All Is Not Forgotten

*

Charlotte had trouble speaking about that afternoon. But, one morning, after I had found my way around the barricade, she gathered herself and managed to convey the following: Bob was a hero when we found Jenny bleeding in that bathroom. I told him to leave after I called for help, but he refused. He didn’t care. In that moment, I saw a man no one else sees. He may be greedy and whatever else people say, but he risked everything to save my child. He ripped a towel in half, slid it around her wrist. He told me to grab an end and pull. The towel was thick, and it was hard to get it tight. He screamed at me, “Pull!” and I did and finally it was tight and he made a knot. We did the same to the other wrist. God, we were both covered in blood. Soaked in it. My feet were slipping on the floor. When we had done both wrists, I called 911. I told him to leave but he refused. I cradled her head in my lap. I started to cry, not like before with the screaming cries, but just tears, you know? Bob was crying as well. He looked from my face to Jenny’s face, back and forth like he didn’t know which one was causing him more pain. He stroked Jenny’s face and then he looked at me and stayed looking. He said, “You listen to me! She is going to make it! Do you hear me? She will!” We heard the sirens coming. I yelled at him again to leave. I begged him. He kept saying “No!” but finally he understood. I didn’t care about his career or his wife or his reputation. All I cared about at that moment was Jenny and my family. He could not be there when the police arrived. He cried harder as he stood up, stepping around the blood. “I love you,” he said. And then he left.
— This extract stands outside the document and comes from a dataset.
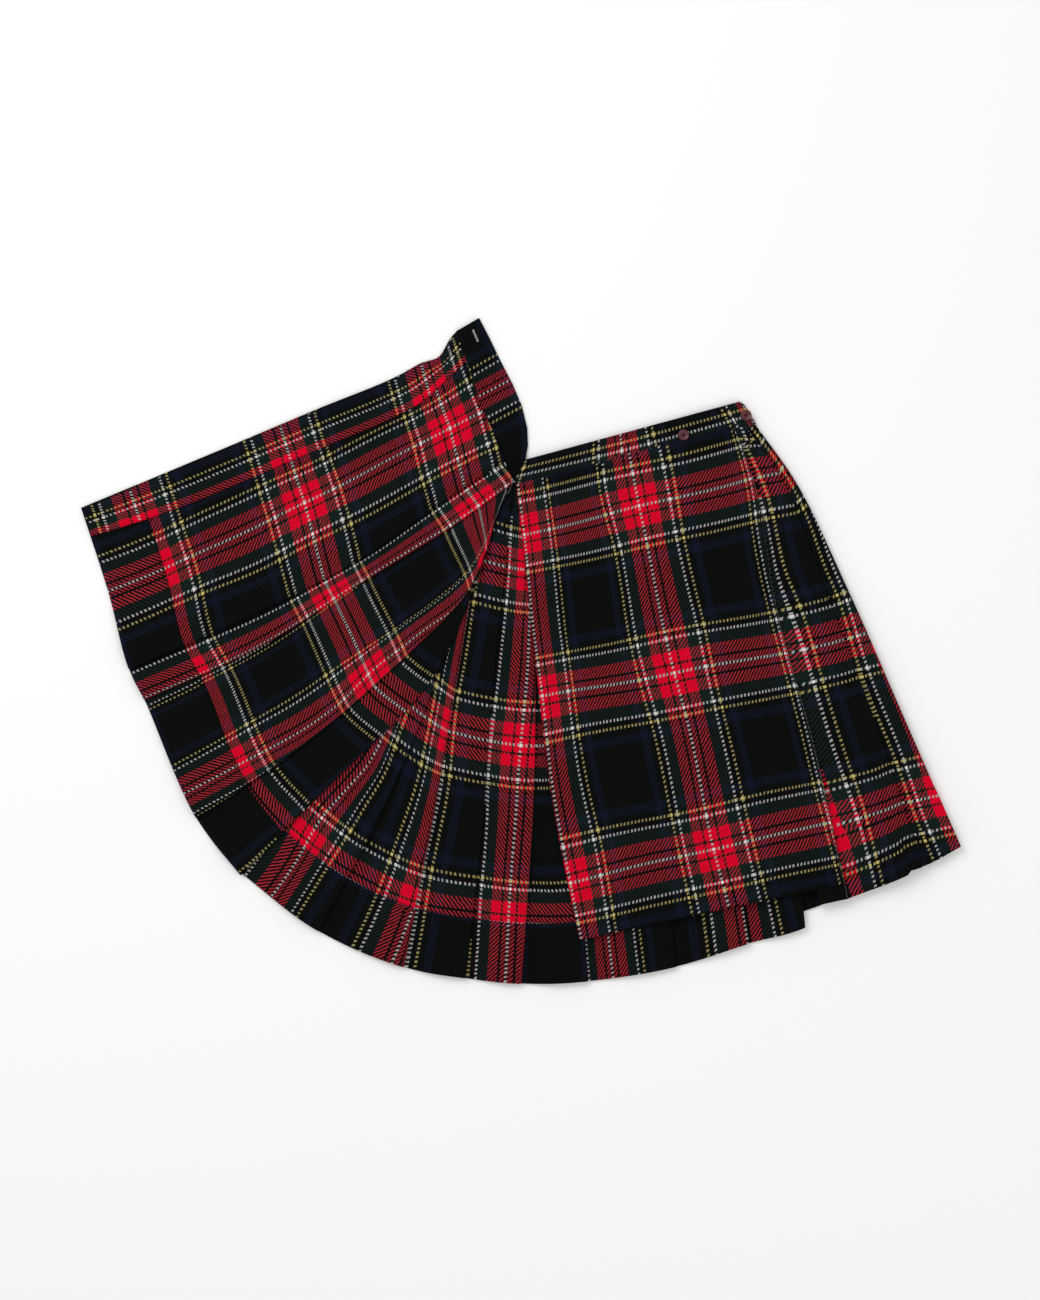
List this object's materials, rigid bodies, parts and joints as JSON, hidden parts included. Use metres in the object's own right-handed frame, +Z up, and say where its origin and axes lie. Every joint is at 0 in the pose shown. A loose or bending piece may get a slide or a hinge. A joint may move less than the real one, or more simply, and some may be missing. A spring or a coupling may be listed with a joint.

Jenny did survive. And that is where I come in.





Chapter Seven

My name is Dr. Alan Forrester. I am a psychiatrist. In case you are unaware of the various credentials that exist among mental health professionals, I am the kind that went to medical school. I am a medical doctor, an M.D., graduated from Johns Hopkins University summa cum laude. I completed my residency at the New York–Presbyterian University Hospital of Columbia and Cornell. In my twenty-two years of practice, I have received numerous awards and distinctions, but I find no sanctuary in paper certificates, the kind you have undoubtedly seen hanging on the walls of your own doctors’ offices. Cream stock, Latin words written in calligraphy. Fine wooden frames. They remind me of the trophies my son used to collect after each sports season. Cheap and reflective of nothing more than the need to secure future enrollments. Nothing attracts customers like the promise of an award. They are advertisements, and those who display them publicly are nothing more than human billboards.

Mine is a profession of constant challenges. Whatever has been achieved is, by definition, in the past, and it will likely have no bearing on the successful treatment of the next patient who walks through my door. Yes, it is true that experience makes us better at our various trades, and mine is no different. I am certainly a more capable diagnostician now than I was at the start of my career. But I have found that the diagnosis is the easy part. It’s the treatment—the careful, balanced, meticulous management of pills and therapy—that poses the most significant challenges and requires as much humility as skill. Every brain is different. And so must be every course of therapy. I never presume to know what will work. And by “work” I mean help, because that is what we aim to achieve—the helping of a human being to escape the pain inflicted by his own mind.

You may conclude me a braggart, but I have been successful in helping every one of my patients with a single exception. This has been true in both my private practice at 85 Cherry Street in Fairview as well as my more gritty work at the men’s correctional facility in Somers.